__Information provided__
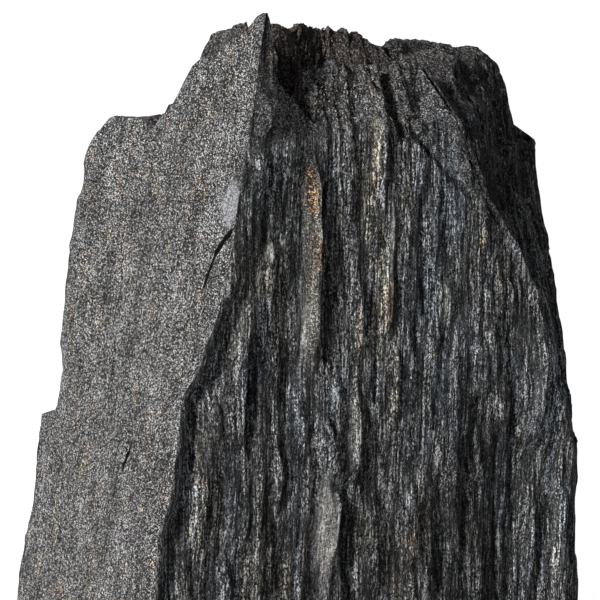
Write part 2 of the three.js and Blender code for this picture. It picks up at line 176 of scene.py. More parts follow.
# Single ridges and furrows, (x, height) of the top and bottom end, half width and rise. A slab rises
# to the right over its width and breaks off sharply at its line.
FRONT_SLABS = [
    ((4.5, 973), (-2.5, 945), 8, 4), ((-2.5, 947), (-7.5, 916), 8, 3.5), ((15, 961), (14, 901), 11, 2),
    ((63, 959), (62.5, 912), 6, 2.5), ((45.5, 941), (44.5, 901), 7, 1.5), ((27, 939), (28, 880), 8.5, 5.5),
    ((27.5, 901), (26, 840), 9.5, 5), ((91.5, 923), (90, 883), 8, 1.5), ((57.5, 919), (59, 887), 7, 2.5),
    ((68, 917), (67, 868), 3.5, 2), ((118.5, 910), (118.5, 882), 6, 2), ((3, 905), (3.5, 872), 8, 3),
    ((142, 887), (152.5, 844), 8, 3), ((-9.5, 886), (-10, 812), 8, 4), ((67, 885), (66.5, 850), 6.5, 2.5),
    ((50.5, 882), (51.5, 842), 6, 3), ((100, 877), (100, 853), 9, 2), ((132, 874), (134, 846), 5, 2),
    ((122, 868), (124, 819), 6, 2.5), ((7, 865), (6, 835), 5, 3), ((77.5, 857), (78.5, 817), 4.5, 2),
    ((-27, 854), (-17.5, 816), 5, 3), ((70.5, 852), (69.5, 804), 5, 2.5), ((151.5, 850), (149.5, 783), 11, 4),
    ((118, 847), (120, 816), 9, 2.5), ((38.5, 840), (40, 807), 7, 2.5), ((20, 833), (21, 798), 5, 2),
    ((50.5, 832), (48.5, 780), 6, 3.5), ((32, 824), (43, 785), 12, 4), ((105, 813), (104.5, 761), 8, 2),
    ((9, 811), (7.5, 780), 5, 3), ((-28.5, 809), (-30, 764), 7, 3), ((-7.5, 793), (-9, 768), 7, 2),
    ((40, 791), (37.5, 746), 11, 5), ((58.5, 786), (61, 729), 9, 3), ((149, 784), (149, 714), 7, 2.5),
    ((81, 783), (80.5, 741), 5, 3), ((4, 782), (4.5, 738), 12, 3), ((90.5, 780), (90.5, 724), 5, 2.5),
    ((167.5, 778), (170.5, 695), 12, 3), ((-20, 769), (-14, 739), 4, 3), ((119, 752), (119, 714), 5, 2.5),
    ((12, 690), (16, 560), 14, 5), ((60, 700), (64, 540), 18, 5), ((106, 640), (102, 480), 16, 5),
    ((-30, 620), (-28, 470), 14, 4), ((30, 500), (26, 330), 16, 5), ((128, 460), (132, 300), 18, 5),
    ((-10, 380), (-6, 200), 14, 5), ((70, 340), (76, 150), 18, 5), ((-52, 260), (-48, 90), 14, 4),
    ((110, 230), (112, 60), 14, 4),
]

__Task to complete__
Reproduce all of the data exactly as given.

__Result for this exercise__
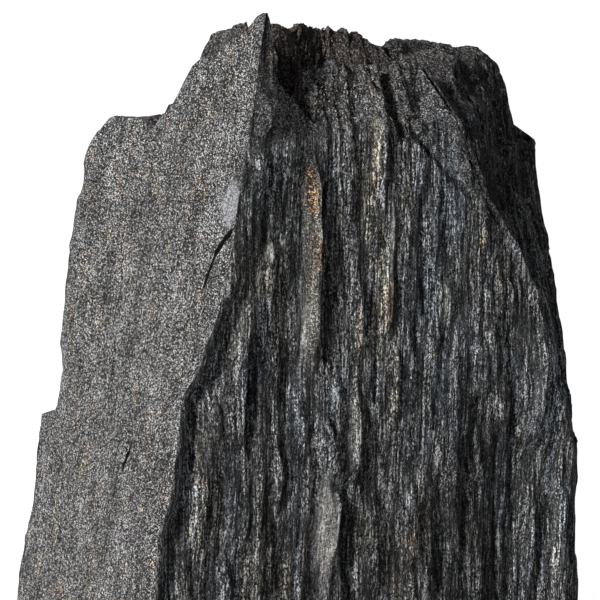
Write part 2 of the three.js and Blender code for this picture. It picks up at line 176 of scene.py. More parts follow.
# Single ridges and furrows, (x, height) of the top and bottom end, half width and rise. A slab rises
# to the right over its width and breaks off sharply at its line.
FRONT_SLABS = [
    ((4.5, 973), (-2.5, 945), 8, 4), ((-2.5, 947), (-7.5, 916), 8, 3.5), ((15, 961), (14, 901), 11, 2),
    ((63, 959), (62.5, 912), 6, 2.5), ((45.5, 941), (44.5, 901), 7, 1.5), ((27, 939), (28, 880), 8.5, 5.5),
    ((27.5, 901), (26, 840), 9.5, 5), ((91.5, 923), (90, 883), 8, 1.5), ((57.5, 919), (59, 887), 7, 2.5),
    ((68, 917), (67, 868), 3.5, 2), ((118.5, 910), (118.5, 882), 6, 2), ((3, 905), (3.5, 872), 8, 3),
    ((142, 887), (152.5, 844), 8, 3), ((-9.5, 886), (-10, 812), 8, 4), ((67, 885), (66.5, 850), 6.5, 2.5),
    ((50.5, 882), (51.5, 842), 6, 3), ((100, 877), (100, 853), 9, 2), ((132, 874), (134, 846), 5, 2),
    ((122, 868), (124, 819), 6, 2.5), ((7, 865), (6, 835), 5, 3), ((77.5, 857), (78.5, 817), 4.5, 2),
    ((-27, 854), (-17.5, 816), 5, 3), ((70.5, 852), (69.5, 804), 5, 2.5), ((151.5, 850), (149.5, 783), 11, 4),
    ((118, 847), (120, 816), 9, 2.5), ((38.5, 840), (40, 807), 7, 2.5), ((20, 833), (21, 798), 5, 2),
    ((50.5, 832), (48.5, 780), 6, 3.5), ((32, 824), (43, 785), 12, 4), ((105, 813), (104.5, 761), 8, 2),
    ((9, 811), (7.5, 780), 5, 3), ((-28.5, 809), (-30, 764), 7, 3), ((-7.5, 793), (-9, 768), 7, 2),
    ((40, 791), (37.5, 746), 11, 5), ((58.5, 786), (61, 729), 9, 3), ((149, 784), (149, 714), 7, 2.5),
    ((81, 783), (80.5, 741), 5, 3), ((4, 782), (4.5, 738), 12, 3), ((90.5, 780), (90.5, 724), 5, 2.5),
    ((167.5, 778), (170.5, 695), 12, 3), ((-20, 769), (-14, 739), 4, 3), ((119, 752), (119, 714), 5, 2.5),
    ((12, 690), (16, 560), 14, 5), ((60, 700), (64, 540), 18, 5), ((106, 640), (102, 480), 16, 5),
    ((-30, 620), (-28, 470), 14, 4), ((30, 500), (26, 330), 16, 5), ((128, 460), (132, 300), 18, 5),
    ((-10, 380), (-6, 200), 14, 5), ((70, 340), (76, 150), 18, 5), ((-52, 260), (-48, 90), 14, 4),
    ((110, 230), (112, 60), 14, 4),
]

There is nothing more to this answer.